** Objective **
Collect each line holding the string "Blender".

── Given entries ──

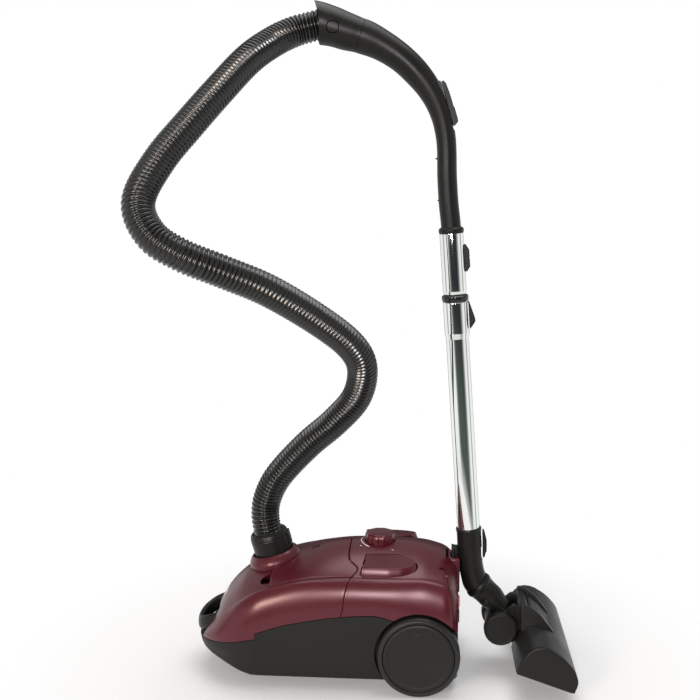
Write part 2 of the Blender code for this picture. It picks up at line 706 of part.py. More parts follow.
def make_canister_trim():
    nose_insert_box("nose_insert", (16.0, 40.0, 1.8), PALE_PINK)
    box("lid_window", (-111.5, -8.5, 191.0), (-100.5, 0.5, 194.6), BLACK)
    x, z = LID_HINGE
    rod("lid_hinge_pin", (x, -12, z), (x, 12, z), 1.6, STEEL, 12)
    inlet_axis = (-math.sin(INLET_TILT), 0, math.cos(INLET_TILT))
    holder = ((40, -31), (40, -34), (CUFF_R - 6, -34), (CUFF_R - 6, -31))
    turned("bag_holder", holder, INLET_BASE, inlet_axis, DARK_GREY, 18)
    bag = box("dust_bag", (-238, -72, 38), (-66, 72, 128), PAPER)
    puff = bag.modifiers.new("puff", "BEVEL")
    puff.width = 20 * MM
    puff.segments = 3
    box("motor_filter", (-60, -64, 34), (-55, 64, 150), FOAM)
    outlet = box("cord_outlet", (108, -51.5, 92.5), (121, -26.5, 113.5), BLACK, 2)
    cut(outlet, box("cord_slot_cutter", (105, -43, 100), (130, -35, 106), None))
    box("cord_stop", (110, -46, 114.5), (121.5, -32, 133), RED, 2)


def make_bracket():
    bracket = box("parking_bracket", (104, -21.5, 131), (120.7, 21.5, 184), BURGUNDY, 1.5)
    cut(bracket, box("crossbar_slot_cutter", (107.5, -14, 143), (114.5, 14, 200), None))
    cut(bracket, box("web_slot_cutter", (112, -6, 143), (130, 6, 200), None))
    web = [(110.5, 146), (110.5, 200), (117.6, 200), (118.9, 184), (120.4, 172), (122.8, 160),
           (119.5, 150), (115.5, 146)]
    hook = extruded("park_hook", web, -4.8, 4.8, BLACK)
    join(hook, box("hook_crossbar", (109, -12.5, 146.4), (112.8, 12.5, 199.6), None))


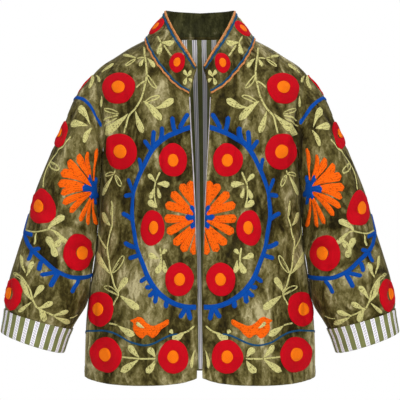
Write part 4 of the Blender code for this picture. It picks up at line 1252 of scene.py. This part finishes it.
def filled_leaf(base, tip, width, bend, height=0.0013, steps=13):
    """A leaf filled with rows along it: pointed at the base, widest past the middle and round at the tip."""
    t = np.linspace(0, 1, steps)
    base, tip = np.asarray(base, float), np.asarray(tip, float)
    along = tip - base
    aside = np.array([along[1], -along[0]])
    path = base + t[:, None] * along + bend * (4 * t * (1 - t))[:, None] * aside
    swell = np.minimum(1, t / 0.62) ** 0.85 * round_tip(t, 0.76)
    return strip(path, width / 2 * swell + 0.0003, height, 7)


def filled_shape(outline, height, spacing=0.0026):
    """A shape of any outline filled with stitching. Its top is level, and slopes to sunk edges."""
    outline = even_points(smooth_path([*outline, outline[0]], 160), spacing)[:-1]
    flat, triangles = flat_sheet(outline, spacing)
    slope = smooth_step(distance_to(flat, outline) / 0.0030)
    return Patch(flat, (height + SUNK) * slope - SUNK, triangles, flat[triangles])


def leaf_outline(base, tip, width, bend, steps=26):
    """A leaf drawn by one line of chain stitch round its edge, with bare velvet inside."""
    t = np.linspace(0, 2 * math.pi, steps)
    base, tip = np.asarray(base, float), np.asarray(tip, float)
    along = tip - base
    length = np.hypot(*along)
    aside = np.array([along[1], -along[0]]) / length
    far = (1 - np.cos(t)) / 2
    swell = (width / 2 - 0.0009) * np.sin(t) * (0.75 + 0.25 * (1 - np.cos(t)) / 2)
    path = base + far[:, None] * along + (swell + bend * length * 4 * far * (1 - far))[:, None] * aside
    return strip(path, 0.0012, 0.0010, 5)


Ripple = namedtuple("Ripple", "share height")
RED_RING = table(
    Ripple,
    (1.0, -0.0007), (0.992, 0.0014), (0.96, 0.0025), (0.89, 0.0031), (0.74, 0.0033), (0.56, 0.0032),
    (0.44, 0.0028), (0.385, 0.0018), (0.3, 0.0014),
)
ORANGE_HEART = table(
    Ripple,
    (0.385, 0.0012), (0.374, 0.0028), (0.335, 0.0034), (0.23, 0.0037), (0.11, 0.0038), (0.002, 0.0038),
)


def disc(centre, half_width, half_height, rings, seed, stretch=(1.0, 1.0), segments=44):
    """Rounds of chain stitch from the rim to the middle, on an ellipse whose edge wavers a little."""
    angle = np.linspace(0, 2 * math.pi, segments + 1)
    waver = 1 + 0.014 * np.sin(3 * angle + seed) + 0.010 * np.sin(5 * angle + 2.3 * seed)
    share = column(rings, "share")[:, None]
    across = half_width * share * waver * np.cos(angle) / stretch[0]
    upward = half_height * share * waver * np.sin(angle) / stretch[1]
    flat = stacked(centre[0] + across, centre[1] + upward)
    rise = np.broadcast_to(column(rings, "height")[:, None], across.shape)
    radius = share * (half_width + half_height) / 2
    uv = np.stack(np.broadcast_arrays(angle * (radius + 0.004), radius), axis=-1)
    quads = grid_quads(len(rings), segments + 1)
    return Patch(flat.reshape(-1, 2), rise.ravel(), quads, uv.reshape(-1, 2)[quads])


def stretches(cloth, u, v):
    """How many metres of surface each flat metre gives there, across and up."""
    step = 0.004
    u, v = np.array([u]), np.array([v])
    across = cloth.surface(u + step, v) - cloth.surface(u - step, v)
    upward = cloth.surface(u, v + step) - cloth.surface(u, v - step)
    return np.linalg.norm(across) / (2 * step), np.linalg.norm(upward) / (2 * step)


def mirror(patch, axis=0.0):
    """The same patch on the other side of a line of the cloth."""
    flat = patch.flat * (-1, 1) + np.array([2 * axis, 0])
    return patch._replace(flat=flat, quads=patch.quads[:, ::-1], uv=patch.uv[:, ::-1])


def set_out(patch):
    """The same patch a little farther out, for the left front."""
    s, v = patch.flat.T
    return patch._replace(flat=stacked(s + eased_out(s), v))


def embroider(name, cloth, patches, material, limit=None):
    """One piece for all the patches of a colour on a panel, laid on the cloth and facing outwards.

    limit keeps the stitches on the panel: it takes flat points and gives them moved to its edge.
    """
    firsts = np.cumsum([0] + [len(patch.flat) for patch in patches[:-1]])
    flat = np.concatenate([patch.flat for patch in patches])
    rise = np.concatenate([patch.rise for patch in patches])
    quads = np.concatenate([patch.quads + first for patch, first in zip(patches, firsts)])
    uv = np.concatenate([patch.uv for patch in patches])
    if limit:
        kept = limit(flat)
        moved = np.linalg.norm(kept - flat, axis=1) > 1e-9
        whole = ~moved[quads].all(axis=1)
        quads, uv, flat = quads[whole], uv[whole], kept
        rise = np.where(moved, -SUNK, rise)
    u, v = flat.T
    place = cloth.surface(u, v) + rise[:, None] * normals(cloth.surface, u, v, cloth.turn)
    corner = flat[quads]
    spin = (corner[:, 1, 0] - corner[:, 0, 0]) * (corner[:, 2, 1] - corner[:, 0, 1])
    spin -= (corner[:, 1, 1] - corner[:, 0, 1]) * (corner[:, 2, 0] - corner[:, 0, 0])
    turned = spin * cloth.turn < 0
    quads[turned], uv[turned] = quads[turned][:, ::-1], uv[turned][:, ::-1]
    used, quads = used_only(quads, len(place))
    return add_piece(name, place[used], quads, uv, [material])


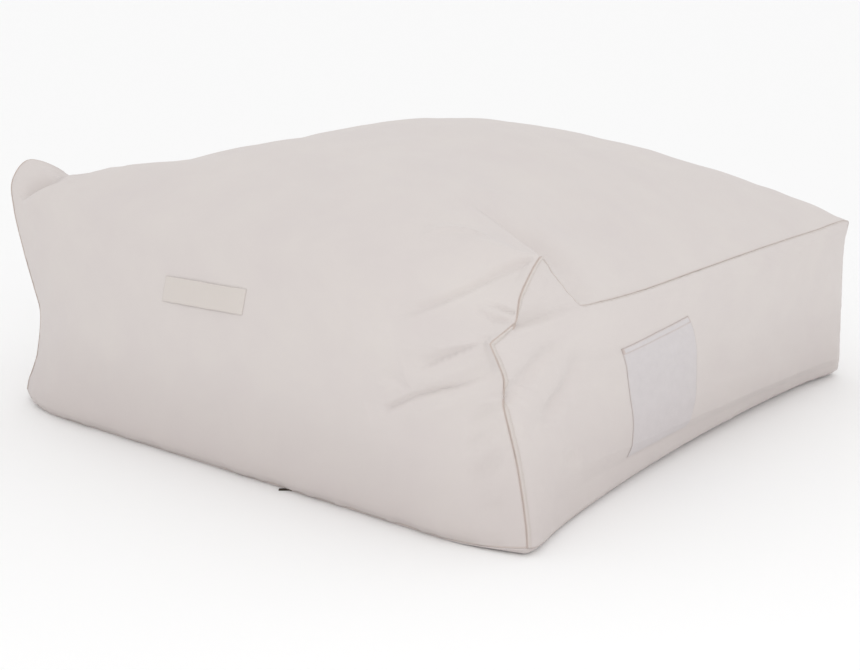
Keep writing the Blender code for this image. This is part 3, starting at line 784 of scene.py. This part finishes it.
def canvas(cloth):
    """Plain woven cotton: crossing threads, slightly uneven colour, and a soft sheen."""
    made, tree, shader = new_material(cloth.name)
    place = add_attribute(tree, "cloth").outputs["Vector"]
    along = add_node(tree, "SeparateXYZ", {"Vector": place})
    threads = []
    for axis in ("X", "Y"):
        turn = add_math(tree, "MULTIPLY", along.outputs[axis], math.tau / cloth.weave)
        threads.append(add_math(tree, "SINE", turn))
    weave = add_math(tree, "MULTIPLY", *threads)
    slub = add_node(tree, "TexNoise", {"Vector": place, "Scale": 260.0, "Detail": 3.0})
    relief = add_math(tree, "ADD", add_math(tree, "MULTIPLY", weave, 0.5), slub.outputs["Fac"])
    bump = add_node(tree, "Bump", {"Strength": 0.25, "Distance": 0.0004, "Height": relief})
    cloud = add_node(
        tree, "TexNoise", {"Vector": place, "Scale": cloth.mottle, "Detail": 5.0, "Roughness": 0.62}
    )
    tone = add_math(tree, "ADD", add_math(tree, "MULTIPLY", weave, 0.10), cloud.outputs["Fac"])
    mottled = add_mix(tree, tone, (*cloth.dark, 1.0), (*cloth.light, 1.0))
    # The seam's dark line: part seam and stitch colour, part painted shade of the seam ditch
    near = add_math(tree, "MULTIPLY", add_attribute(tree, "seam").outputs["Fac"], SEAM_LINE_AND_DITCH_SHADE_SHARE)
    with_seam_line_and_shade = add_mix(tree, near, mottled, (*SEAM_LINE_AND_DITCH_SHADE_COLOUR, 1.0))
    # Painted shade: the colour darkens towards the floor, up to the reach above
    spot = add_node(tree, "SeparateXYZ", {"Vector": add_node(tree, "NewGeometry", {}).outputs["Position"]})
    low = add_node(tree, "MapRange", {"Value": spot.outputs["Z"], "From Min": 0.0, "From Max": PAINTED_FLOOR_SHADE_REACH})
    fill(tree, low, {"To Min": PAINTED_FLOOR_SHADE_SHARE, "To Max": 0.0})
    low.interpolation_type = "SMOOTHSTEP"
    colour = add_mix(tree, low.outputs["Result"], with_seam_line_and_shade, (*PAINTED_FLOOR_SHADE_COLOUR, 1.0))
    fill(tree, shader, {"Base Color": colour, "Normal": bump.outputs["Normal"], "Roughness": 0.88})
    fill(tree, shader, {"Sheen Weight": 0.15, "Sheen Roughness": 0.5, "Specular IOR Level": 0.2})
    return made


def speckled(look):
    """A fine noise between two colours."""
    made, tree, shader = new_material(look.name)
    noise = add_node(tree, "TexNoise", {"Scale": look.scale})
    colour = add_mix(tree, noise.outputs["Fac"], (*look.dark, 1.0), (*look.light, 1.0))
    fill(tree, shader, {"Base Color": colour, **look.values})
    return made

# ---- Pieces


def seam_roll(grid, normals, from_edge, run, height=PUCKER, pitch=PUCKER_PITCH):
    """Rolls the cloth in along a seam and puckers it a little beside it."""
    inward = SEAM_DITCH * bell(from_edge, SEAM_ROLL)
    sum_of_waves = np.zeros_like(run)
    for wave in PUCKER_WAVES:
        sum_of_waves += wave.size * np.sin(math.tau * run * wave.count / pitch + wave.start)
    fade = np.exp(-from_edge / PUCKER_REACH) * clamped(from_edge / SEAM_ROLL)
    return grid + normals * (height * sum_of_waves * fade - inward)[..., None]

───

** Output of the task **
Write part 2 of the Blender code for this picture. It picks up at line 706 of part.py. More parts follow.
Write part 4 of the Blender code for this picture. It picks up at line 1252 of scene.py. This part finishes it.
Keep writing the Blender code for this image. This is part 3, starting at line 784 of scene.py. This part finishes it.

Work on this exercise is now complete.